The first strategy aims at breaking up the task of a complex concurrent system into smaller, more manageable sub-tasks about its components. This is far from trivial because progress-related arguments are typically about the interaction between components rather than individual properties of components. One of VeSPA's main results was an analysis framework to reason about concurrent programs which can express the progress properties of a component without having to talk about the whole system. This allows for proofs that are:

• Scalable: large programs can be understood as a hierarchy of smaller sub-systems, and the analysis can focus on each sub-system individually, reducing the complexity of the proofs.
• Reusable: once a component has been proven correct with respect to its abstract interface, any program that uses that component can reuse the proof as well. Also, modifications to a component that do not alter its behaviour can be done without having to re-prove the program that uses the component.

The second strategy aims at automating as much as possible some parts of the correctness proofs. Ideally, the human should be able to focus on the high-level insightful aspects of a proof, and leave the tedious and very complicated reasoning for the computer to check.
VeSPA advanced the state of art in automation, for proofs of correctness of cryptographic protocols. These are protocols that underpin every online activity requiring authentication, physical access control devices, e-voting systems and more. They aim at achieving secure communication in an insecure channel, through the use of cryptography. They are notoriously tricky to design and flaws are discovered every day in deployed protocols, causing huge societal and economic damages. VeSPA contributed a method and a prototype tool to automate complex steps in the verification of security properties of these protocols.
VeSPA's main achievements are: the TaDA Live program logic for reasoning about progress of fine-grained blocking concurrent systems; and a new theory of decidable invariants for analysis of security protocols (with an accompanying tool implementation).

TaDA Live is the first program logics that is able to reason about termination properties of fine-grained concurrent programs with blocking behaviour, in a scalable and reusable way.
TaDA Live consists of:

1) a novel specification formalism,
2) a mathematical model of its semantics,
3) a compositional proof system,
4) proofs of soundness of the proof system, and
5) a series of challenging case studies.

For cryptographic protocols, VeSPA's main result is a series of algorithms, implemented in a tool called Lemma9, for the automatic analysis of security properties. Given a formal model of a protocol, the tool can symbolically reason about facts that hold true in every possible attack scenario, for example "encryption key K is never leaked to the attacker".
To achieve this, we proposed a theory of decidable invariants for security protocols and a prototype analysis tool called Lemma9. The fundamental challenge it tackles is providing sound and complete algorithms that can reason about absence of security attacks. Since the space of attacks is infinite and highly irregular, VeSPA's main achievement is the identification of a class of protocols for which we can bring back some regularity in the infinite space of possible attacks. This is a very expressive class which greatly generalises previous known classes. This work brings new ideas from infinite-state model checking to fruition in protocol verification.

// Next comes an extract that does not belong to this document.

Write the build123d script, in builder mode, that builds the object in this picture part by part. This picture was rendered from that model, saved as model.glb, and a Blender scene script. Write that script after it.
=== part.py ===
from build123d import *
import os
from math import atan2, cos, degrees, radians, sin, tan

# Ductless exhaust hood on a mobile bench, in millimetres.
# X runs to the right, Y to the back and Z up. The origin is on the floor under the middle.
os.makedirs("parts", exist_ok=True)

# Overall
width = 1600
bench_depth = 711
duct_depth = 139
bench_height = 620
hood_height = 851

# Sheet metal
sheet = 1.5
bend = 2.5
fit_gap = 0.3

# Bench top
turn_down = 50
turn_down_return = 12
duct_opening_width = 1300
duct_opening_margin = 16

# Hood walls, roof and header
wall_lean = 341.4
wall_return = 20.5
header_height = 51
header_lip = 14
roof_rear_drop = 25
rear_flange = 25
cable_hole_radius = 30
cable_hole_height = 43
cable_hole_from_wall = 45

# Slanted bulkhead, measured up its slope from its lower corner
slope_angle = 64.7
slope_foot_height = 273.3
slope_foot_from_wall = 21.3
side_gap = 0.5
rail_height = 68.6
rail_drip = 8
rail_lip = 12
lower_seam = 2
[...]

In addition, VeSPA provided the platform for studying novel reasoning principles for a security-relevant class of properties called Hyperproperties.

In terms of dissemination, VeSPA's results have been presented in numerous workshops and specialistic seminars.
TaDA Live has been documented in an openly available technical report.
The work on cryptographic protocols has been published at the CONCUR'20 conference. The accompanying tool Lemma9 is open source and publicly available.
The research of VeSPA contributes, broadly speaking, to tackling one of the big challenges of our times: building a trustworthy global software infrastructure on which to base the functioning and progress of our society. More specifically, VeSPA identified new reasoning principles for proving progress and security properties of concurrent software. Concurrent systems underpin virtually every online activity, including critical operations where programming flaws may entail huge societal costs (e.g. privacy breaches, financial damages, election hijacking). VeSPA produced contributions that aim at solving the major obstacle in the wider adoption of formal methods for industrial concurrent systems: the scalability of the analysis techniques. VeSPA proposed key innovations showing how progress properties can be verified modularly and compositionally, two qualities that allow breaking down the task of analysing a concurrent system, in the smaller tasks of analysing its components and then composing the sub-analyses; it was previously unknown how to do this in generality. VeSPA also presented new ways to understand and analyse cryptographic protocols; scalability here is tackled by providing flexible algorithms which can aid the human effort in proving security of a protocol. Finally, VeSPA investigated Hyperproperties, a class of properties for which there are virtually no compositional reasoning principles available.

Due to the theoretical nature of VeSPA’s research, the main direct users of its results are other researchers in Verification. VeSPA’s innovative research can be translated into industrial solutions for software companies which invest in formal methods. VeSPA’s techniques for cryptographic protocols can be readily integrated in mature industry-strong tools like ProVerif and Tamarin (both deeply rooted in EU research), with the effect of greatly increasing the automation and applicability of these tools.